> **DATA PROVIDED**:
▼▼▼
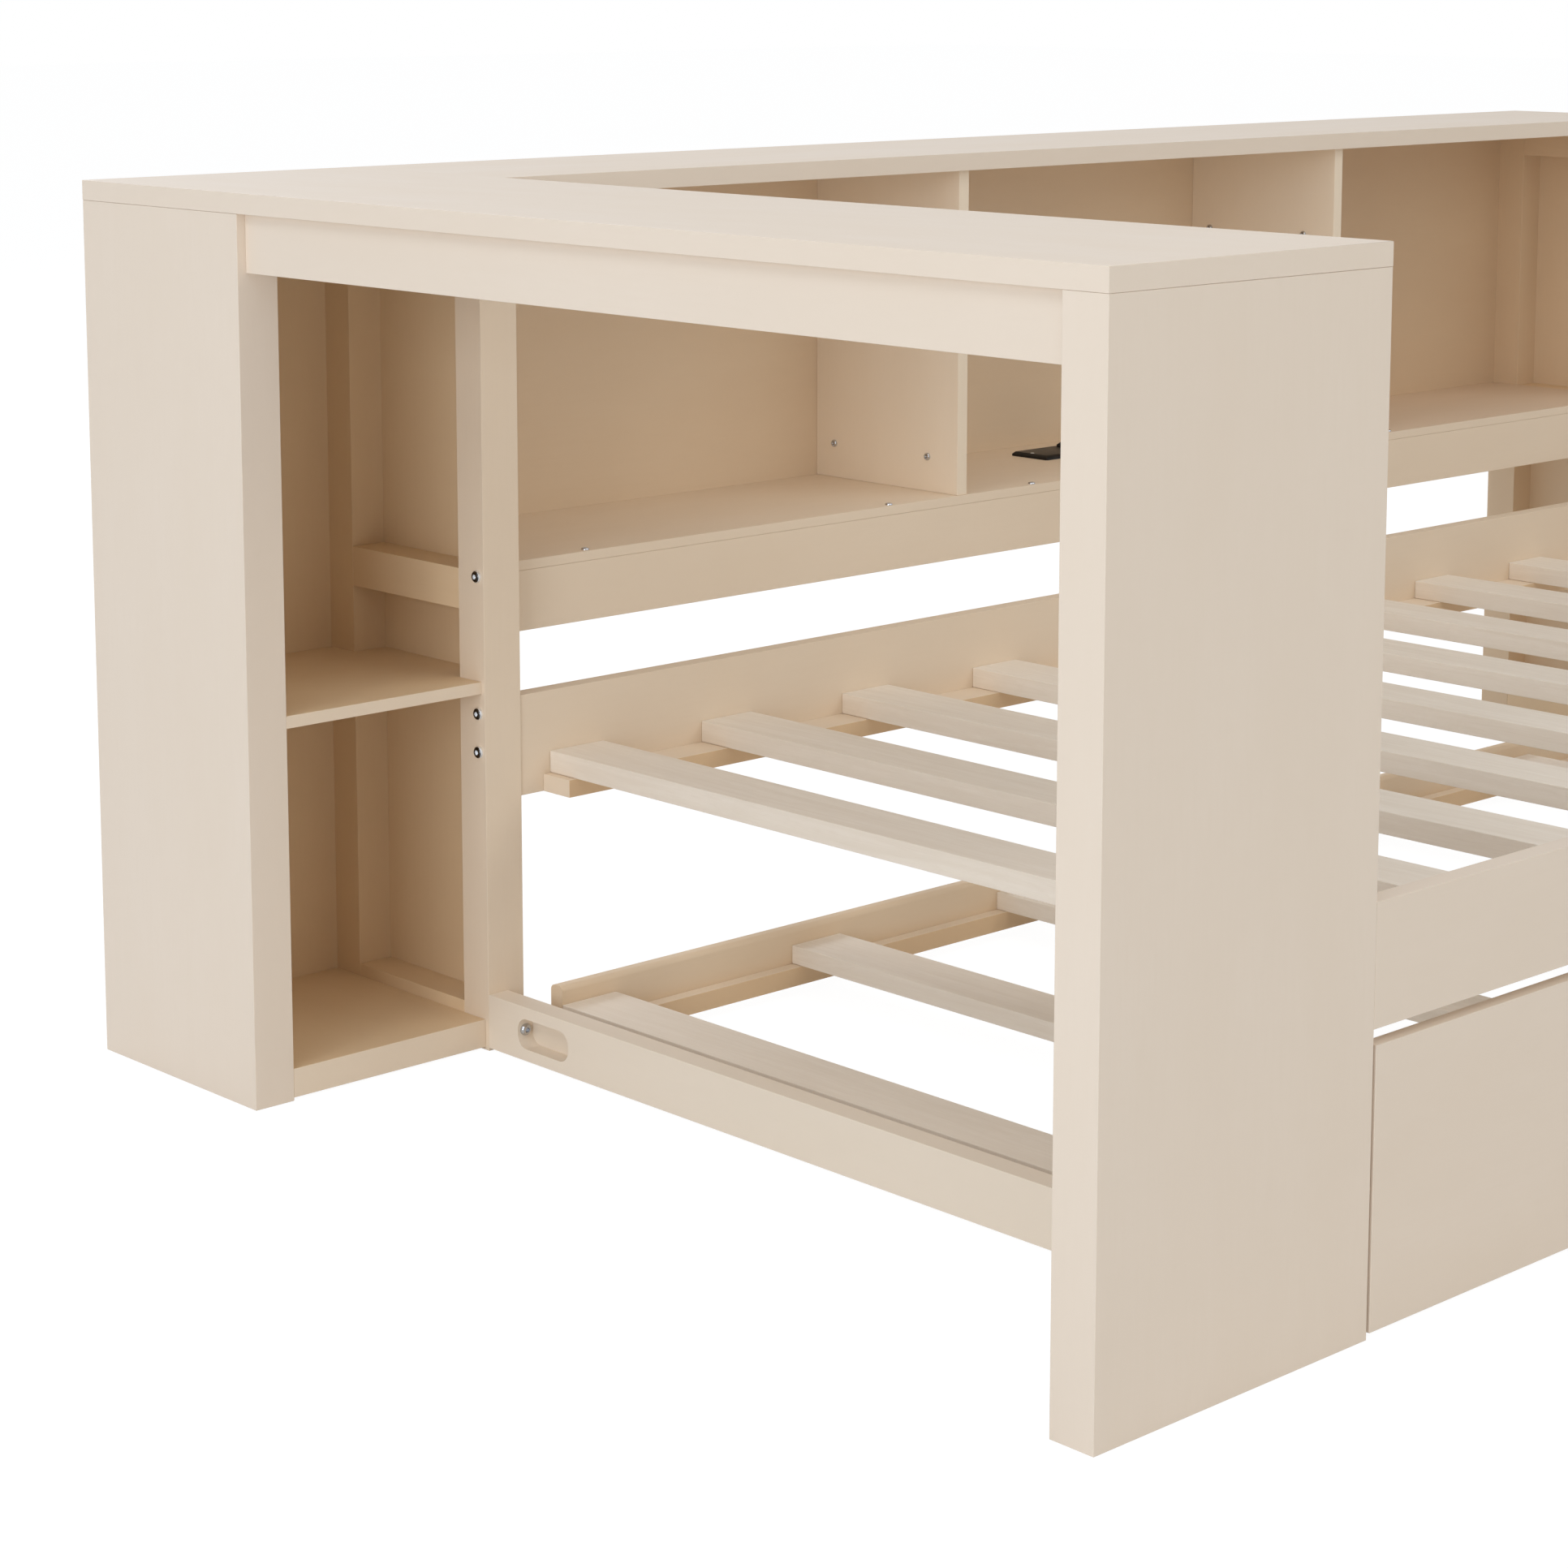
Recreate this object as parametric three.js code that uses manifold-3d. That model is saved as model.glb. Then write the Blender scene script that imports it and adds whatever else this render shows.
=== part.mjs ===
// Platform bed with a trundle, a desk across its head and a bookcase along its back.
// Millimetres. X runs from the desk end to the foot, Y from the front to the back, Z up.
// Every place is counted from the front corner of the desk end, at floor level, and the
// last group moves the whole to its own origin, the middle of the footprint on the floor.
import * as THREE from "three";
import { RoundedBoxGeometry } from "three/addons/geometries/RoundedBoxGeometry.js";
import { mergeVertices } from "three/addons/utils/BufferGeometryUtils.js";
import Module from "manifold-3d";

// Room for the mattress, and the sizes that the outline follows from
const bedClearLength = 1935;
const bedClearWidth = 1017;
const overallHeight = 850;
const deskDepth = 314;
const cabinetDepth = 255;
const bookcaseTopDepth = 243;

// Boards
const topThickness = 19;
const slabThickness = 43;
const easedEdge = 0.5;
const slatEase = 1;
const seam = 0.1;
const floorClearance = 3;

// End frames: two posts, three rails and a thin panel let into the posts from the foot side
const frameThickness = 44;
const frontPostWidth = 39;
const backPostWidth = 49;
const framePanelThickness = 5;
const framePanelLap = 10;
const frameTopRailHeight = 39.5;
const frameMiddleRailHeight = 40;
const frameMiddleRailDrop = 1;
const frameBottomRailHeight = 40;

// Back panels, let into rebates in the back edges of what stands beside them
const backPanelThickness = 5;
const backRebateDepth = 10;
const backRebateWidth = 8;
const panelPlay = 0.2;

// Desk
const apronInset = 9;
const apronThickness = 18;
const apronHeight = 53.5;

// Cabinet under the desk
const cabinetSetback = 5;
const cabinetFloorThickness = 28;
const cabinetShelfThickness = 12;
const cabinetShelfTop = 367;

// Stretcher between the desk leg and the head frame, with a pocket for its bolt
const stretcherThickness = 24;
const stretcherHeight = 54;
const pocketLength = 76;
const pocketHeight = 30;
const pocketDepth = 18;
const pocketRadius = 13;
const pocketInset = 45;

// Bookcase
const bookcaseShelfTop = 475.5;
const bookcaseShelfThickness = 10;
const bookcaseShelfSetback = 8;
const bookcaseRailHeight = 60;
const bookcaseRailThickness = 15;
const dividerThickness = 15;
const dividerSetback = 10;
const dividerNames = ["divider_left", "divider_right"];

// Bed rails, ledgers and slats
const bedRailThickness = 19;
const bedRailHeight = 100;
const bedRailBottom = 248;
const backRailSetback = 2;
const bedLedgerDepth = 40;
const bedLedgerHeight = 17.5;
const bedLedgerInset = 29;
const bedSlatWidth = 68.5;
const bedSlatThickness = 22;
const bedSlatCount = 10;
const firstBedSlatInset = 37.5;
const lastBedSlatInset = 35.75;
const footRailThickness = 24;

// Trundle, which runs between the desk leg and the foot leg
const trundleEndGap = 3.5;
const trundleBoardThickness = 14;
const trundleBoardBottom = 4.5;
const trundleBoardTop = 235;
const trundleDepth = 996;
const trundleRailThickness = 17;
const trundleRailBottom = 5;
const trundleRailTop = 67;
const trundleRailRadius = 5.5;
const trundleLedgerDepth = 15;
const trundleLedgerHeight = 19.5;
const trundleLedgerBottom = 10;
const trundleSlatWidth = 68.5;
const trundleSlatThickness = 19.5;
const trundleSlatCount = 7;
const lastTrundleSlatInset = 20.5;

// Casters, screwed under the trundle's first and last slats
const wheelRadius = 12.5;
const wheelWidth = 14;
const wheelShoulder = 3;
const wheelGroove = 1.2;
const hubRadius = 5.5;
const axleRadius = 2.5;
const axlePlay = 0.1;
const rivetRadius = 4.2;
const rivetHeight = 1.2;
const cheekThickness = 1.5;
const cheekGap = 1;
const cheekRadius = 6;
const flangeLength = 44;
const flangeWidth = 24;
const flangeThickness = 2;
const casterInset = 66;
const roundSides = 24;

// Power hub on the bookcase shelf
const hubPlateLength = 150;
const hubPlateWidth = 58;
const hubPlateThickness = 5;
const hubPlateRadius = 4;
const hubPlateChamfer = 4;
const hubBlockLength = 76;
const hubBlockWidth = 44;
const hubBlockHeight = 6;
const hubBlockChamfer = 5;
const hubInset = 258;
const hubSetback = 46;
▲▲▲
▼▼▼
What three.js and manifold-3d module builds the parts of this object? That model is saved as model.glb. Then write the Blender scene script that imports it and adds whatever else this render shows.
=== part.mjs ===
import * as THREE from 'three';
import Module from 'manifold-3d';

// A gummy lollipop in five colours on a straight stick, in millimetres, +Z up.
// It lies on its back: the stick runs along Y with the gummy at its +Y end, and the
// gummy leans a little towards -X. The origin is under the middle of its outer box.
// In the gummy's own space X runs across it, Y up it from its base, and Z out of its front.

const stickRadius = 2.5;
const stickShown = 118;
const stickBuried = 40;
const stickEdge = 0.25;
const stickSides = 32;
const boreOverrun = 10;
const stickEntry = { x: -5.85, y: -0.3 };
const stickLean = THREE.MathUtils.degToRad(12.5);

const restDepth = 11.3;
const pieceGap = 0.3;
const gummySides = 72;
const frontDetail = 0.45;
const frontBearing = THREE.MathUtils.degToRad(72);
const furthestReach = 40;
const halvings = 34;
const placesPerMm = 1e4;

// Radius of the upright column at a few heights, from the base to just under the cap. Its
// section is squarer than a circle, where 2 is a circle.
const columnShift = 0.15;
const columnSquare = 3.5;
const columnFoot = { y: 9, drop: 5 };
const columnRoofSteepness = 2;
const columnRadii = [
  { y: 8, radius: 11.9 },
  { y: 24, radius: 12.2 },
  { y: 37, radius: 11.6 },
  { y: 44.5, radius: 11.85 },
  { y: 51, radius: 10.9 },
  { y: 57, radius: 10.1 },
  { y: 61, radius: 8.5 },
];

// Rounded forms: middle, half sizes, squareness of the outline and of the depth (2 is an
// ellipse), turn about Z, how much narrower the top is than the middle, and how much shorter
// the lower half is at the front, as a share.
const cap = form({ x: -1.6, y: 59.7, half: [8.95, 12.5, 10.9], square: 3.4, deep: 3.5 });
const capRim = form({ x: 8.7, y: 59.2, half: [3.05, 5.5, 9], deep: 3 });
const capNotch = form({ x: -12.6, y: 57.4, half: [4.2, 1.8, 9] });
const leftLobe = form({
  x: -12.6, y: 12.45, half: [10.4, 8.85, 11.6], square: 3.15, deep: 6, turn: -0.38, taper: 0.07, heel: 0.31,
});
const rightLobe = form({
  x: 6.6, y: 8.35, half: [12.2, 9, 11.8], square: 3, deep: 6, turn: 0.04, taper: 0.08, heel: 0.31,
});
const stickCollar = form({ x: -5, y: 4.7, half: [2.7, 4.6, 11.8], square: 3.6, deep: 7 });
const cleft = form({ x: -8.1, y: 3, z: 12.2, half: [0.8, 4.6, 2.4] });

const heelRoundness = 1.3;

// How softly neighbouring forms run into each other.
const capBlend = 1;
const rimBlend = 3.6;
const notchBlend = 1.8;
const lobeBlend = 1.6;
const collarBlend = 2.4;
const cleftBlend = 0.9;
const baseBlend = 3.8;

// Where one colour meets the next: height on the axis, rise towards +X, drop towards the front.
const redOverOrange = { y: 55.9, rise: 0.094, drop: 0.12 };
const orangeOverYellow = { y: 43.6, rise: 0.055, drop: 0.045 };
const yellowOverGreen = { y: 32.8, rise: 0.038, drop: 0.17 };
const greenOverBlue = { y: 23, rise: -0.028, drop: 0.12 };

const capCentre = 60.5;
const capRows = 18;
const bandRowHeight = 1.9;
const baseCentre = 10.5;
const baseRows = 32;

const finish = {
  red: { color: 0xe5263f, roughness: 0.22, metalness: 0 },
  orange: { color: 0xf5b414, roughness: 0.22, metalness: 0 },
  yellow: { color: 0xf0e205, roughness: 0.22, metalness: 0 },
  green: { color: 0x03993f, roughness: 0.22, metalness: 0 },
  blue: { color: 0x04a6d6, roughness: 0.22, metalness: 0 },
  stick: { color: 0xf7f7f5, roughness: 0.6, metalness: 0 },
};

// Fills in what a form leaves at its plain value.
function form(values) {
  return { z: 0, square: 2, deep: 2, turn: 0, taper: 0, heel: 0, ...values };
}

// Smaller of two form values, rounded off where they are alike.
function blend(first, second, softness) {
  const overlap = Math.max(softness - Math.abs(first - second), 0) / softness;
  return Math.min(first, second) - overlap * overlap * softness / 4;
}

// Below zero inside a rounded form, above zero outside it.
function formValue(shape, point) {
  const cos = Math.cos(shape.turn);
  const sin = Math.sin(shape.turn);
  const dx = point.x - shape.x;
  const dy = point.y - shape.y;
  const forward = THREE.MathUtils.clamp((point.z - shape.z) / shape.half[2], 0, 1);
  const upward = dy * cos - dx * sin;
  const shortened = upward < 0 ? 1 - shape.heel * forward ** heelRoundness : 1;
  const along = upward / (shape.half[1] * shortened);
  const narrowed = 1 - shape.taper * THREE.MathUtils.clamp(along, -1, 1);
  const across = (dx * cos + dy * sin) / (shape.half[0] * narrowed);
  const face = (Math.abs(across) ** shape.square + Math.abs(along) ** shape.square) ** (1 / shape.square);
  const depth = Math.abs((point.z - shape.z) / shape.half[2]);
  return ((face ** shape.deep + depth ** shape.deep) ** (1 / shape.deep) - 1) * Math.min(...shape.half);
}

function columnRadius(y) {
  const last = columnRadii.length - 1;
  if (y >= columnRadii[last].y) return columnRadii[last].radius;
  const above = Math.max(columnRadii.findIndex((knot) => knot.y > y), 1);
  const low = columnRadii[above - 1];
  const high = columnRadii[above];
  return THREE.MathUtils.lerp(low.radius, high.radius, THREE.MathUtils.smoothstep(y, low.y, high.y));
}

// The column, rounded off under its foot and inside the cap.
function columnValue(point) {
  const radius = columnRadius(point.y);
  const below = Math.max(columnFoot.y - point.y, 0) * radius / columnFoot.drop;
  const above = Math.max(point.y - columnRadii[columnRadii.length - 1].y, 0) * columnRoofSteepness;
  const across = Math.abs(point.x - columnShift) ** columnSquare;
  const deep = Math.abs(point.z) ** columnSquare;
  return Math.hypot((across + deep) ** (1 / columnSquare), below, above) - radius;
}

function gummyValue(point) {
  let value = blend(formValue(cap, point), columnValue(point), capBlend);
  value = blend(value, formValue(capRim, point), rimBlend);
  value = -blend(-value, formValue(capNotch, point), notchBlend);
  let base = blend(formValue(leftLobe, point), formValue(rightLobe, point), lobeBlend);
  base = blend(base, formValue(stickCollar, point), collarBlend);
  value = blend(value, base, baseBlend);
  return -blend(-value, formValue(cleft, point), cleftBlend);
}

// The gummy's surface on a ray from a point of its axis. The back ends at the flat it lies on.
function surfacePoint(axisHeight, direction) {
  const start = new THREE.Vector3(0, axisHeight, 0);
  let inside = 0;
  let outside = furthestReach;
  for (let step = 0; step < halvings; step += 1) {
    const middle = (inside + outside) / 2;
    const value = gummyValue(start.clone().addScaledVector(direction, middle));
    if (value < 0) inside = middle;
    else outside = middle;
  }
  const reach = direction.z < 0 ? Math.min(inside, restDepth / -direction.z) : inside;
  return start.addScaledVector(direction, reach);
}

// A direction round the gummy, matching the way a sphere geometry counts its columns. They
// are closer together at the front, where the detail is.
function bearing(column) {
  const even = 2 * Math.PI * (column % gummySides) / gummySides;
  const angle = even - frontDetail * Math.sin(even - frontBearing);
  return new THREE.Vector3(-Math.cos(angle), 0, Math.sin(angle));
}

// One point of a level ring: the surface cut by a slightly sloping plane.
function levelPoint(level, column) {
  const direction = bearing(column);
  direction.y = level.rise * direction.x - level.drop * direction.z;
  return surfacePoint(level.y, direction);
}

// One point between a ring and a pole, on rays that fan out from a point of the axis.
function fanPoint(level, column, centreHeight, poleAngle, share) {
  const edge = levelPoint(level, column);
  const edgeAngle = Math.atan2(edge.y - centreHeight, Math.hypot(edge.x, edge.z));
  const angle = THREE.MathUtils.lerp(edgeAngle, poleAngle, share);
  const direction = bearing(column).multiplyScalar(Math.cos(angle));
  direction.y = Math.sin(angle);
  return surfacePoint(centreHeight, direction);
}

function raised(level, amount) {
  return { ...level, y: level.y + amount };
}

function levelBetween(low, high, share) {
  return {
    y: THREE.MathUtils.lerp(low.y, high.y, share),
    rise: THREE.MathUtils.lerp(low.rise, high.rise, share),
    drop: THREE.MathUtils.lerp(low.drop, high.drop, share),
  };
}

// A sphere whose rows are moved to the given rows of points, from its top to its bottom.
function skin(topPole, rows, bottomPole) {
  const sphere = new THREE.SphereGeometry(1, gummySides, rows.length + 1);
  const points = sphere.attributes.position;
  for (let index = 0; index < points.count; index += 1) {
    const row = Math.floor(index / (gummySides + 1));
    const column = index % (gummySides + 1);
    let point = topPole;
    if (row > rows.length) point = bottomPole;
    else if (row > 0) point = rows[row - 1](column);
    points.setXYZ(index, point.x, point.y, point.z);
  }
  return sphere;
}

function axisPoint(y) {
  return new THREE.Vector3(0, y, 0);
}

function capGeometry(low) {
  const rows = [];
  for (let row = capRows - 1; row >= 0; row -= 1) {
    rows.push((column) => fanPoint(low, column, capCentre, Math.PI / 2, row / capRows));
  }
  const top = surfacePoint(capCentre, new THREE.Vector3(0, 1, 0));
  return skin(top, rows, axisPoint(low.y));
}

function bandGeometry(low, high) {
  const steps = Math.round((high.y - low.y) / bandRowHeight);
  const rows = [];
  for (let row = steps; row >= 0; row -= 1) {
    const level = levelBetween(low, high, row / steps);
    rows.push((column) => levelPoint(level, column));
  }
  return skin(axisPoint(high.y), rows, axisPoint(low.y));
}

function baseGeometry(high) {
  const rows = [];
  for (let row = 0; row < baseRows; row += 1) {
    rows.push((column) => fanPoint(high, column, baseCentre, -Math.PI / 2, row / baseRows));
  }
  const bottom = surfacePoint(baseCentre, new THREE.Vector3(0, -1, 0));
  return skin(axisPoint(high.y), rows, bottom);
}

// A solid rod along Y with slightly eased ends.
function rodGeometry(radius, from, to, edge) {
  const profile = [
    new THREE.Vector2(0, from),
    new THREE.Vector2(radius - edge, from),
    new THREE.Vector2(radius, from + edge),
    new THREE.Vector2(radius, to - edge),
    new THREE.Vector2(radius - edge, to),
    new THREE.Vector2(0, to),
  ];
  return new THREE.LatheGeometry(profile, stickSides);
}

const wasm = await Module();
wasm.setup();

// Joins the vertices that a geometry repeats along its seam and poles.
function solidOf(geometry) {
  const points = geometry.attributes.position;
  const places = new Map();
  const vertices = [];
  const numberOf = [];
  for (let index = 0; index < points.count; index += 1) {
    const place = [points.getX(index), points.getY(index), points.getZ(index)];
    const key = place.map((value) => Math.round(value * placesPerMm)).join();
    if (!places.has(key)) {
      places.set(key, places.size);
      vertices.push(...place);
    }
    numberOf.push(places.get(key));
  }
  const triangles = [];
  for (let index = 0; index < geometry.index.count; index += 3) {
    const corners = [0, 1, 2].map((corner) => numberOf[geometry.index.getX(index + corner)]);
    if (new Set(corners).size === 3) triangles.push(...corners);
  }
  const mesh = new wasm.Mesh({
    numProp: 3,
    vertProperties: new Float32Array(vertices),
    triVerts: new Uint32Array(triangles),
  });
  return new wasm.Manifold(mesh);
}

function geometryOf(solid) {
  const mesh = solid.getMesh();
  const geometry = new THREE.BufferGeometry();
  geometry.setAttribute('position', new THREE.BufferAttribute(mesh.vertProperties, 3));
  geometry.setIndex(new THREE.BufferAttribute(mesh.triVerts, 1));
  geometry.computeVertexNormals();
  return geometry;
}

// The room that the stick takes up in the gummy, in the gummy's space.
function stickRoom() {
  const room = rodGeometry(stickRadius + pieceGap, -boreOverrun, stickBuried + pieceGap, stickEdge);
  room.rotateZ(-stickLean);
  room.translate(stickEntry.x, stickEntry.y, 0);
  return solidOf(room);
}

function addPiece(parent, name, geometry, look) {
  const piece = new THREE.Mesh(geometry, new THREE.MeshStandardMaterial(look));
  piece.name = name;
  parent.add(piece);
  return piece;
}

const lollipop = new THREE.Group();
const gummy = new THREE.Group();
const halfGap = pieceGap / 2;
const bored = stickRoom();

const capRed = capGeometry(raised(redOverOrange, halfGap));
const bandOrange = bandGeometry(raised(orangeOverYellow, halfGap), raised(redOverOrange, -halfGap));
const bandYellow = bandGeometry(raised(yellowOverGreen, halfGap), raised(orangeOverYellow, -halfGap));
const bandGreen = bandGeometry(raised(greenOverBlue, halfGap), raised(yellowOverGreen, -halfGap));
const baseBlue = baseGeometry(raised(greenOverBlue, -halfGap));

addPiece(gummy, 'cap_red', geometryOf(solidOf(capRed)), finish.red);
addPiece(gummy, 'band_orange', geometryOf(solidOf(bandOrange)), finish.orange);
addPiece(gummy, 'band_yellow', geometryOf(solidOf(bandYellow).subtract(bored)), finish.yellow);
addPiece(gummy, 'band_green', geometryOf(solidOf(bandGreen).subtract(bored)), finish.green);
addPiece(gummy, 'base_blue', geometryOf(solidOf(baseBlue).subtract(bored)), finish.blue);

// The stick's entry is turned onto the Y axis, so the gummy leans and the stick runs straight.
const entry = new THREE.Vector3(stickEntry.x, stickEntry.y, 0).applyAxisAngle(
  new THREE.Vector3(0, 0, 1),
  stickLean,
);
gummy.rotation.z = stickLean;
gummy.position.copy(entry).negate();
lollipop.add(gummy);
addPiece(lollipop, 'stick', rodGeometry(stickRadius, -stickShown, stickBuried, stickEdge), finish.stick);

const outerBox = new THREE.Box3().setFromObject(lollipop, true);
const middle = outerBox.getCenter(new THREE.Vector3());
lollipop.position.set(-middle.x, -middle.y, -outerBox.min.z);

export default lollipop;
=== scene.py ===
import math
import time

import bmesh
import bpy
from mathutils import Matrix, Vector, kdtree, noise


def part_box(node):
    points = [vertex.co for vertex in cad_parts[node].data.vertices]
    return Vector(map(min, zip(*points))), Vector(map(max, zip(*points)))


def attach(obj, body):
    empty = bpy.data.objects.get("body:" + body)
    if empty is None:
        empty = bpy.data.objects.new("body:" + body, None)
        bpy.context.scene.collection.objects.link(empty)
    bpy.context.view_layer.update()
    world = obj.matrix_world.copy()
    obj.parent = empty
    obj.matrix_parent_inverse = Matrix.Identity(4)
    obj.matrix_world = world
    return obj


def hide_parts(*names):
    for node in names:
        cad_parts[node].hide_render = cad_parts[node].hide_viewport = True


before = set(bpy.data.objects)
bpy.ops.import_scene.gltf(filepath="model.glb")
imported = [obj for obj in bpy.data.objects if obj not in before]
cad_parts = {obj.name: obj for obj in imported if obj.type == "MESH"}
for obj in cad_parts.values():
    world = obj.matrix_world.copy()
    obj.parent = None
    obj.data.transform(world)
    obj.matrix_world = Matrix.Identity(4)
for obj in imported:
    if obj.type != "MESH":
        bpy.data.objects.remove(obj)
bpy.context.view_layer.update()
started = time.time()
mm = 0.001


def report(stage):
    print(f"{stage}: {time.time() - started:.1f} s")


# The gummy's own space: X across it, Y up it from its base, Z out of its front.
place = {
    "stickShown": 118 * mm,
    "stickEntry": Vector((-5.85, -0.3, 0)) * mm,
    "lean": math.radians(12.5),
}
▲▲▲
▼▼▼
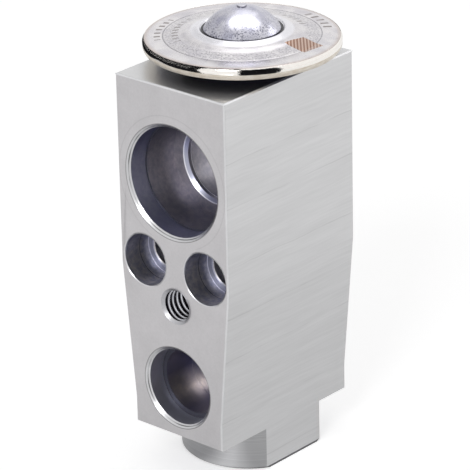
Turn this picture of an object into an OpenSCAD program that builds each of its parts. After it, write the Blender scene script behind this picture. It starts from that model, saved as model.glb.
▲▲▲
> **EXERCISE BRIEF**: Going down the listing above, begin printing at the line with "const outerBox = new" and finish with the line with "in imported if", exactly as they appear.

> **REPLY TO THE EXERCISE**:
const outerBox = new THREE.Box3().setFromObject(lollipop, true);
const middle = outerBox.getCenter(new THREE.Vector3());
lollipop.position.set(-middle.x, -middle.y, -outerBox.min.z);

export default lollipop;
=== scene.py ===
import math
import time

import bmesh
import bpy
from mathutils import Matrix, Vector, kdtree, noise


def part_box(node):
    points = [vertex.co for vertex in cad_parts[node].data.vertices]
    return Vector(map(min, zip(*points))), Vector(map(max, zip(*points)))


def attach(obj, body):
    empty = bpy.data.objects.get("body:" + body)
    if empty is None:
        empty = bpy.data.objects.new("body:" + body, None)
        bpy.context.scene.collection.objects.link(empty)
    bpy.context.view_layer.update()
    world = obj.matrix_world.copy()
    obj.parent = empty
    obj.matrix_parent_inverse = Matrix.Identity(4)
    obj.matrix_world = world
    return obj


def hide_parts(*names):
    for node in names:
        cad_parts[node].hide_render = cad_parts[node].hide_viewport = True


before = set(bpy.data.objects)
bpy.ops.import_scene.gltf(filepath="model.glb")
imported = [obj for obj in bpy.data.objects if obj not in before]
cad_parts = {obj.name: obj for obj in imported if obj.type == "MESH"}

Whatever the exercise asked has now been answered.